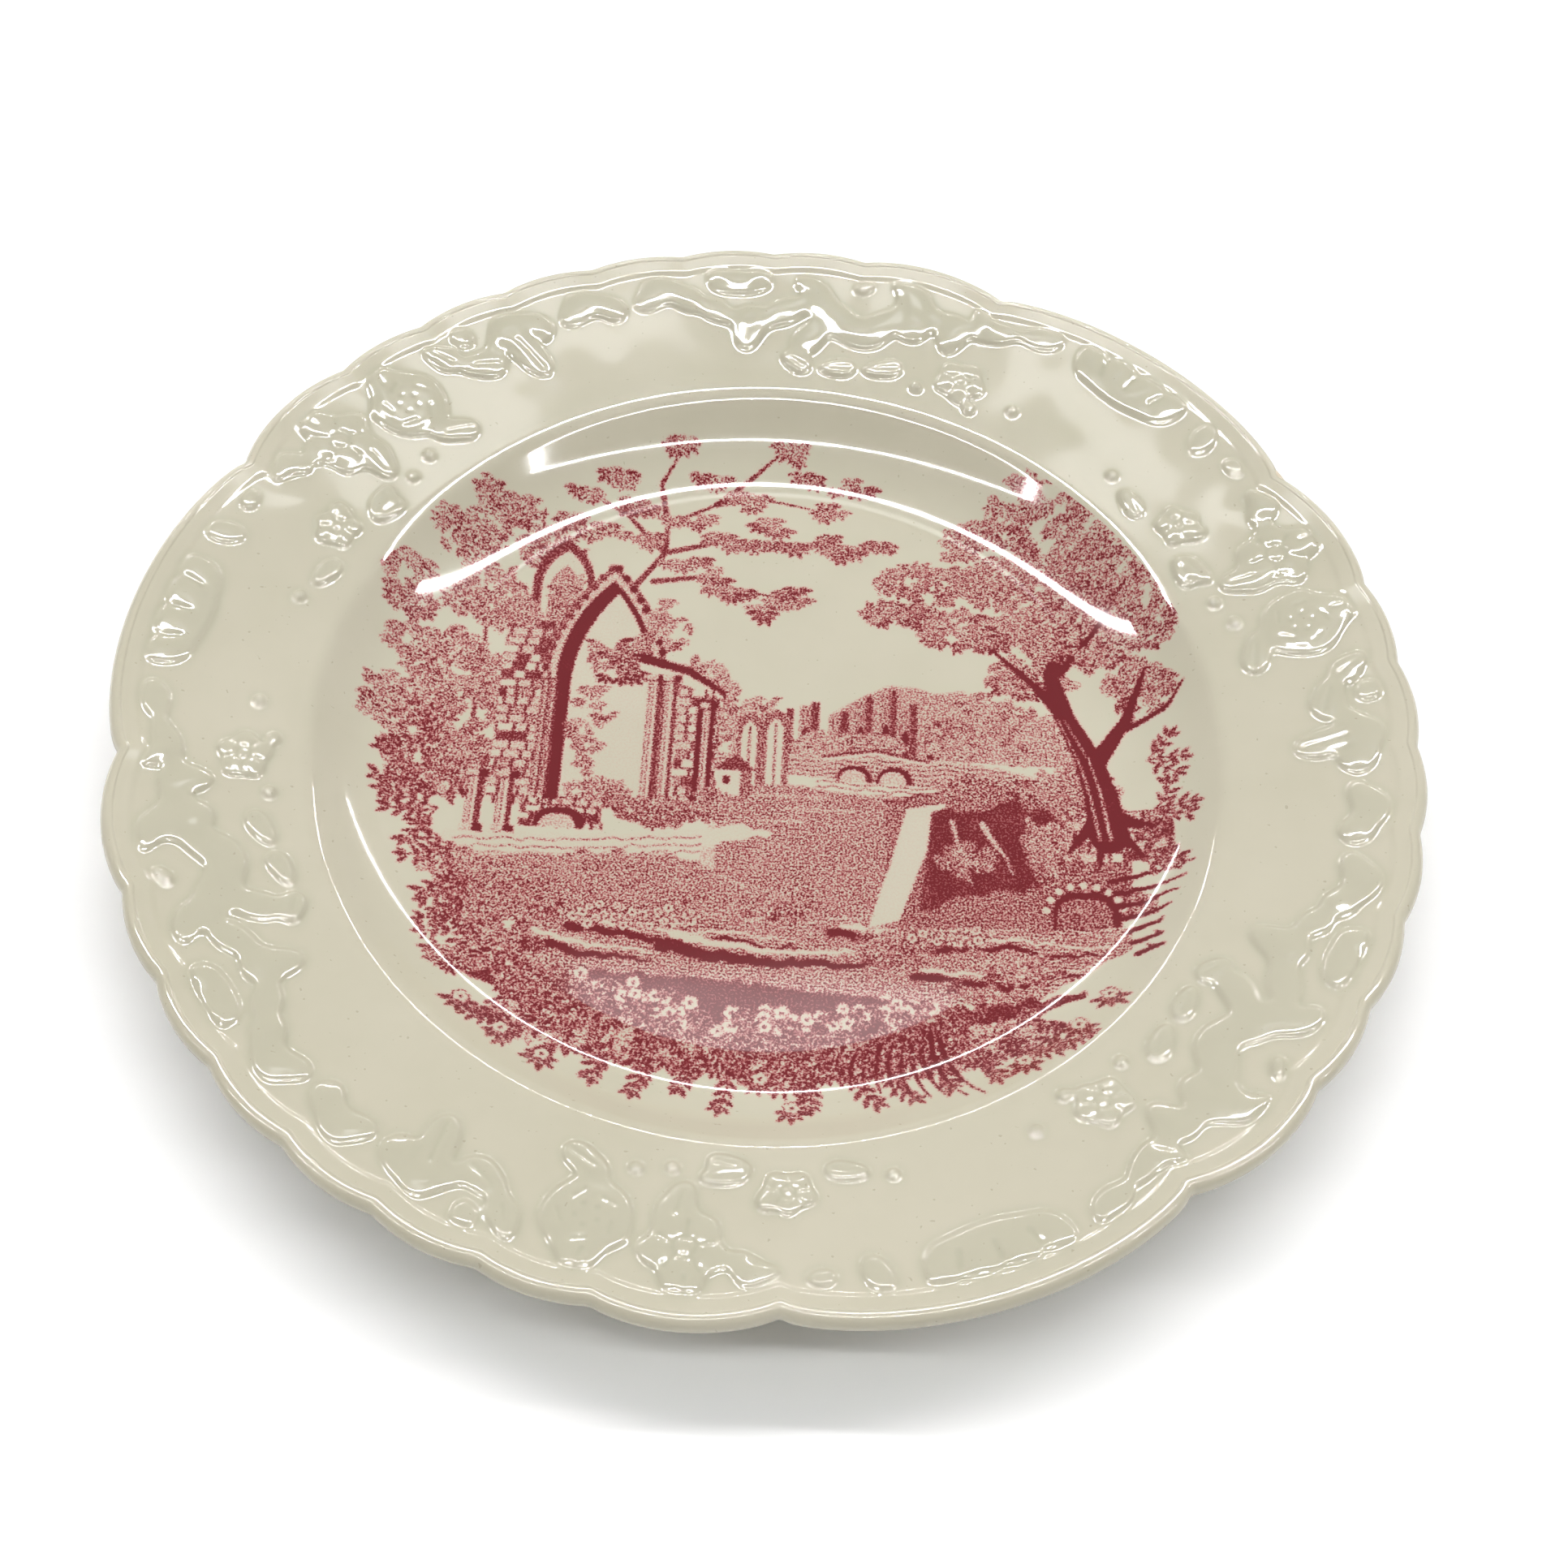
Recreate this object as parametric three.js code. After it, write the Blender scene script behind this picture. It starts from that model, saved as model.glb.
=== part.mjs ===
// China dinner plate: a scalloped earthenware plate with a transfer print under a clear glaze.
// Millimetres, +Z up. The origin is on the plate's axis, in the plane that the foot ring stands on.
// The four layers are turned from one cross-section, so that they meet face to face.

import * as THREE from 'three';

// Heights above the table
const FLOOR_Z = 7.0;            // glazed floor of the well
const VERGE_Z = 17.3;           // where the lines of the well's wall and of the rim cross
const EDGE_Z = 22.5;            // centre of the rounded edge
const RECESS_Z = 2.6;           // glazed underside inside the foot ring
const FOOT_GLAZE_Z = 0.9;       // where the glaze is wiped back, above the table

// Radii from the plate's axis
const FLOOR_RADIUS = 65.5;      // flat part of the well
const VERGE_RADIUS = 89.8;
const EDGE_RADIUS = 124.9;      // centre of the rounded edge, before scalloping
const PRINT_RADIUS = 86;
const FOOT_OUTER_RADIUS = 76.2;
const FOOT_INNER_RADIUS = 72;

// Thicknesses and small radii
const WALL_THICKNESS = 4.3;
const EDGE_ROUND = 2.1;
const EDGE_LIFT = 0.3;          // the rounded edge stands this far above the line of the rim
const WELL_FILLET = 32;         // concave, between the well's floor and its wall
const VERGE_ROUND = 8;          // convex, between the wall and the rim
const FOOT_BEVEL = 0.6;
const FOOT_TAPER = 1.0;
const RECESS_FILLET = 1.4;
const GLAZE = 0.3;
const PRINT = 0.1;

// The scalloped edge repeats three times. Each scallop swings out between two notches.
const REPEATS = 3;
const FIRST_NOTCH = 33.5;       // degrees from +X
const DEEP_NOTCH = 122.2;       // radius of the edge's centre line at the notches of the large lobe
const SHALLOW_NOTCH = 124.2;
const SMALL_WIDTH = 28 / 3;     // degrees, one of six small scallops
const LARGE = { width: 34.8, from: DEEP_NOTCH, to: DEEP_NOTCH, rise: 4.4, fullness: 0.5, steps: 8 };
const FIRST = { width: 14.6, from: DEEP_NOTCH, to: SHALLOW_NOTCH, rise: 2.7, fullness: 0.7, steps: 4 };
const SMALL = {
  width: SMALL_WIDTH, from: SHALLOW_NOTCH, to: SHALLOW_NOTCH, rise: 1.3, fullness: 0.8, steps: 4,
};
const LAST = { width: 14.6, from: SHALLOW_NOTCH, to: DEEP_NOTCH, rise: 2.7, fullness: 0.7, steps: 4 };
const THIRD = [LARGE, FIRST, SMALL, SMALL, SMALL, SMALL, SMALL, SMALL, LAST];
const SCALLOP_START = 108;      // inside this radius the plate is round
const SCALLOP_MIDDLE = 115;     // about halfway through the change to the scalloped shape

const FILLET_PIECES = 3;
const EDGE_PIECES = 4;

// One entry for each step around the plate: its angle and the radius of the edge there
function scallopedSteps() {
  const steps = [];
  for (let repeat = 0; repeat < REPEATS; repeat += 1) {
    let start = FIRST_NOTCH + repeat * (360 / REPEATS);
    for (const scallop of THIRD) {
      for (let step = 0; step < scallop.steps; step += 1) {
        const share = step / scallop.steps;
        const bulge = scallop.rise * Math.sin(Math.PI * share) ** scallop.fullness;
        steps.push({
          angle: THREE.MathUtils.degToRad(start + share * scallop.width),
          edge: THREE.MathUtils.lerp(scallop.from, scallop.to, share) + bulge,
        });
      }
      start += scallop.width;
    }
  }
  return steps;
}

const STEPS = scallopedSteps();

// Splits each four-sided facet along the same diagonal whichever way the section runs, so that two
// layers that share a curved surface have the same triangles on it
function matchingTriangles(section, turns) {
  const triangles = [];
  for (let turn = 0; turn < turns; turn += 1) {
    for (let place = 0; place < section.length - 1; place += 1) {
      const near = section[place];
      const far = section[place + 1];
      const outward = near.x === far.x ? near.y < far.y : near.x < far.x;
      const a = turn * section.length + place;
      const b = a + section.length;
      if (outward) {
        triangles.push(a, b, a + 1, b + 1, a + 1, b);
      } else {
        triangles.push(a, b, b + 1, a, b + 1, a + 1);
      }
    }
  }
  return triangles;
}

// Turns a cross-section around the plate's axis, then moves its outer points out to the scallops
function turned(section) {
  const geometry = new THREE.LatheGeometry(section, STEPS.length);
  const positions = geometry.attributes.position;
  for (let turn = 0; turn <= STEPS.length; turn += 1) {
    const { angle, edge } = STEPS[turn % STEPS.length];
    section.forEach((point, place) => {
      const reach = THREE.MathUtils.smoothstep(point.x, SCALLOP_START, EDGE_RADIUS - EDGE_ROUND);
      const radius = point.x + reach * (edge - EDGE_RADIUS);
      const index = turn * section.length + place;
      positions.setXYZ(index, radius * Math.cos(angle), radius * Math.sin(angle), point.y);
    });
  }
  geometry.setIndex(matchingTriangles(section, STEPS.length));
  geometry.computeVertexNormals();
  return geometry;
}

// The cross-section has x as the radius and y as the height
const at = (radius, height) => new THREE.Vector2(radius, height);

function arc(centre, radius, fromDegrees, toDegrees, pieces) {
  const points = [];
  for (let piece = 0; piece <= pieces; piece += 1) {
    const degrees = THREE.MathUtils.lerp(fromDegrees, toDegrees, piece / pieces);
    const angle = THREE.MathUtils.degToRad(degrees);
    points.push(at(centre.x + radius * Math.cos(angle), centre.y + radius * Math.sin(angle)));
  }
  return points;
}

const heightOnLine = (start, slope, radius) => start.y + slope * (radius - start.x);

const verge = at(VERGE_RADIUS, VERGE_Z);
const crest = at(EDGE_RADIUS, EDGE_Z + EDGE_ROUND);
const rimSlope = (crest.y - EDGE_LIFT - verge.y) / (crest.x - verge.x);
const rimTilt = THREE.MathUtils.radToDeg(Math.atan(rimSlope));

// The wall leaves the well's fillet on a tangent and meets the rim's line at the verge
function wallTiltThroughVerge() {
  const passes = 40;
  let tilt = THREE.MathUtils.radToDeg(Math.atan2(VERGE_Z - FLOOR_Z, VERGE_RADIUS - FLOOR_RADIUS));
  for (let pass = 0; pass < passes; pass += 1) {
    const angle = THREE.MathUtils.degToRad(tilt);
    const tangent = at(
      FLOOR_RADIUS + WELL_FILLET * Math.sin(angle),
      FLOOR_Z + WELL_FILLET * (1 - Math.cos(angle)),
    );
    tilt = THREE.MathUtils.radToDeg(Math.atan2(verge.y - tangent.y, verge.x - tangent.x));
  }
  return tilt;
}

const wallTilt = wallTiltThroughVerge();
const wallSlope = Math.tan(THREE.MathUtils.degToRad(wallTilt));

// Face of the glazed plate, from the axis out to the top of the rounded edge
function faceLine() {
  const centre = at(FLOOR_RADIUS, FLOOR_Z + WELL_FILLET);
  const fillet = arc(centre, WELL_FILLET, -90, -90 + wallTilt, FILLET_PIECES);
  const run = VERGE_ROUND * Math.tan(THREE.MathUtils.degToRad((wallTilt - rimTilt) / 2));
  const onWall = (radius) => at(radius, heightOnLine(verge, wallSlope, radius));
  const onRim = (radius) => at(radius, heightOnLine(verge, rimSlope, radius));
  return [
    at(0, FLOOR_Z),
    ...fillet,
    onWall(PRINT_RADIUS),
    onWall(VERGE_RADIUS - run),
    onRim(VERGE_RADIUS + run),
    onRim(SCALLOP_START),
    onRim(SCALLOP_MIDDLE),
    onRim(EDGE_RADIUS - 2 * EDGE_ROUND),
  ];
}

// The rounded edge, then the underside in to where the glaze stops on the foot ring
function undersideLine() {
  const rimDrop = WALL_THICKNESS / Math.cos(THREE.MathUtils.degToRad(rimTilt));
  const wallDrop = WALL_THICKNESS / Math.cos(THREE.MathUtils.degToRad(wallTilt));
  const underRim = (radius) => at(radius, heightOnLine(verge, rimSlope, radius) - rimDrop);
  const underWall = (radius) => at(radius, heightOnLine(verge, wallSlope, radius) - wallDrop);
  const corner = verge.x + (wallDrop - rimDrop) / (wallSlope - rimSlope);
  return [
    ...arc(at(EDGE_RADIUS, EDGE_Z), EDGE_ROUND, 90, -90 + rimTilt, EDGE_PIECES),
    underRim(SCALLOP_MIDDLE),
    underRim(SCALLOP_START),
    underRim(corner),
    underWall(FOOT_OUTER_RADIUS + 2 * FOOT_TAPER),
    at(FOOT_OUTER_RADIUS + FOOT_TAPER / 2, FLOOR_Z - WALL_THICKNESS + FOOT_TAPER),
    at(FOOT_OUTER_RADIUS, FOOT_GLAZE_Z),
  ];
}

// The recess inside the foot ring, from where its glaze starts in to the axis
function recessLine() {
  return [
    at(FOOT_INNER_RADIUS, FOOT_GLAZE_Z),
    at(FOOT_INNER_RADIUS - FOOT_BEVEL / 2, RECESS_Z - RECESS_FILLET / 2),
    at(FOOT_INNER_RADIUS - RECESS_FILLET, RECESS_Z),
    at(0, RECESS_Z),
  ];
}

// Moves a line of points into the plate. Going out over the face and back under it, the plate is
// on the right of each stretch.
function sunk(line, depth) {
  return line.map((point, place) => {
    const before = line[Math.max(place - 1, 0)];
    const after = line[Math.min(place + 1, line.length - 1)];
    const into = at(0, 0);
    for (const [start, end] of [[before, point], [point, after]]) {
      const along = end.clone().sub(start).normalize();
      into.add(at(along.y, -along.x));
    }
    into.normalize();
    const first = point.clone().sub(before).normalize();
    const last = after.clone().sub(point).normalize();
    const ends = place === 0 || place === line.length - 1;
    const corner = ends ? 1 : Math.sqrt((1 + first.dot(last)) / 2);
    return point.clone().addScaledVector(into, depth / corner);
  });
}

const outerSkin = [...faceLine(), ...undersideLine()];
const outerBody = sunk(outerSkin, GLAZE);
const recessSkin = recessLine();
const recessBody = sunk(recessSkin, GLAZE);
const printEnd = outerSkin.findIndex((point) => point.x === PRINT_RADIUS);
const printFoot = outerBody.slice(0, printEnd + 1);
const printTop = sunk(outerSkin, GLAZE - PRINT).slice(0, printEnd + 1);

const bareFoot = [
  at(FOOT_OUTER_RADIUS - GLAZE - FOOT_BEVEL, 0),
  at(FOOT_INNER_RADIUS + GLAZE + FOOT_BEVEL, 0),
];

const reversed = (line) => [...line].reverse();

const cream = 0xcdc8b2;
const biscuit = 0xd9cdb4;
const crimson = 0x8c2036;

function piece(name, section, color, roughness) {
  const material = new THREE.MeshStandardMaterial({ color, roughness, metalness: 0 });
  const mesh = new THREE.Mesh(turned(section), material);
  mesh.name = name;
  return mesh;
}

const plate = new THREE.Group();
plate.add(
  piece('biscuit_body', reversed([...outerBody, ...bareFoot, ...recessBody]), biscuit, 0.85),
  piece('transfer_print', reversed([...printTop, ...reversed(printFoot)]), crimson, 0.45),
  piece(
    'outer_glaze',
    reversed([...outerSkin, ...reversed(outerBody.slice(printEnd)), ...reversed(printTop)]),
    cream,
    0.1,
  ),
  piece('recess_glaze', reversed([...reversed(recessBody), ...recessSkin]), cream, 0.1),
);

export default plate;
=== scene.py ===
"""China dinner plate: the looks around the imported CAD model.

The glazed face carries the moulded rim, and the well carries a crimson landscape print.
Sizes are in millimetres until a mesh is made, and the mesh is in metres.
"""

import math

import bpy
import numpy as np
from mathutils import Matrix, Vector


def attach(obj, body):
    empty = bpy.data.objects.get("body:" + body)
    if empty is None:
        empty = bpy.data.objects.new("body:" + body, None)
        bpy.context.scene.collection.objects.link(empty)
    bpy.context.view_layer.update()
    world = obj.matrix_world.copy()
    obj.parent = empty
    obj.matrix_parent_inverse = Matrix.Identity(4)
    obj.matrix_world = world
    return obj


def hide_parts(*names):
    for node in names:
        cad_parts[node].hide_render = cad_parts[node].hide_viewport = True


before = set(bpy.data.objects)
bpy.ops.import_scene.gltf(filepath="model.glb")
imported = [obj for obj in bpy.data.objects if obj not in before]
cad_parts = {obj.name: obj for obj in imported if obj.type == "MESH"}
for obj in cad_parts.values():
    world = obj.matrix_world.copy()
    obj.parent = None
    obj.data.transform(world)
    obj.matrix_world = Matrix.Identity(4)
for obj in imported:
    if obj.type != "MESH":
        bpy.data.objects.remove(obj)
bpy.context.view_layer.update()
MM = 0.001

# ---------------------------------------------------------------- camera

CAMERA_ELEVATION = math.radians(53.59)
CAMERA_DISTANCE = 486.5  # from the middle of the rim's edge plane
CAMERA_LENS = 57.42
CAMERA_ROLL = math.radians(3.897)
EDGE_Z = 22.5  # centre of the rounded edge, above the table
AIM = Vector((3.45, -16.43, EDGE_Z))


def add_camera():
    camera = bpy.data.objects.new("camera", bpy.data.cameras.new("camera"))
    bpy.context.scene.collection.objects.link(camera)
    back = Vector((0, -math.cos(CAMERA_ELEVATION), math.sin(CAMERA_ELEVATION)))
    place = back * CAMERA_DISTANCE + Vector((0, 0, EDGE_Z))
    facing = (AIM - place).to_track_quat("-Z", "Y").to_matrix().to_4x4()
    turn = facing @ Matrix.Rotation(CAMERA_ROLL, 4, "Z")
    camera.matrix_world = Matrix.Translation(place * MM) @ turn
    camera.data.lens = CAMERA_LENS
    camera.data.sensor_width = 36
    camera.data.clip_start = 0.01
    bpy.context.scene.camera = camera


add_camera()

# ---------------------------------------------------------------- cross-section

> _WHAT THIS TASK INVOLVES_
Exactly reproduce the stretch from the line with "const reversed = (line)" through the line with "for node in", including both ends and nothing else.

> _REPLY TO THE EXERCISE_
const reversed = (line) => [...line].reverse();

const cream = 0xcdc8b2;
const biscuit = 0xd9cdb4;
const crimson = 0x8c2036;

function piece(name, section, color, roughness) {
  const material = new THREE.MeshStandardMaterial({ color, roughness, metalness: 0 });
  const mesh = new THREE.Mesh(turned(section), material);
  mesh.name = name;
  return mesh;
}

const plate = new THREE.Group();
plate.add(
  piece('biscuit_body', reversed([...outerBody, ...bareFoot, ...recessBody]), biscuit, 0.85),
  piece('transfer_print', reversed([...printTop, ...reversed(printFoot)]), crimson, 0.45),
  piece(
    'outer_glaze',
    reversed([...outerSkin, ...reversed(outerBody.slice(printEnd)), ...reversed(printTop)]),
    cream,
    0.1,
  ),
  piece('recess_glaze', reversed([...reversed(recessBody), ...recessSkin]), cream, 0.1),
);

export default plate;
=== scene.py ===
"""China dinner plate: the looks around the imported CAD model.

The glazed face carries the moulded rim, and the well carries a crimson landscape print.
Sizes are in millimetres until a mesh is made, and the mesh is in metres.
"""

import math

import bpy
import numpy as np
from mathutils import Matrix, Vector


def attach(obj, body):
    empty = bpy.data.objects.get("body:" + body)
    if empty is None:
        empty = bpy.data.objects.new("body:" + body, None)
        bpy.context.scene.collection.objects.link(empty)
    bpy.context.view_layer.update()
    world = obj.matrix_world.copy()
    obj.parent = empty
    obj.matrix_parent_inverse = Matrix.Identity(4)
    obj.matrix_world = world
    return obj


def hide_parts(*names):
    for node in names:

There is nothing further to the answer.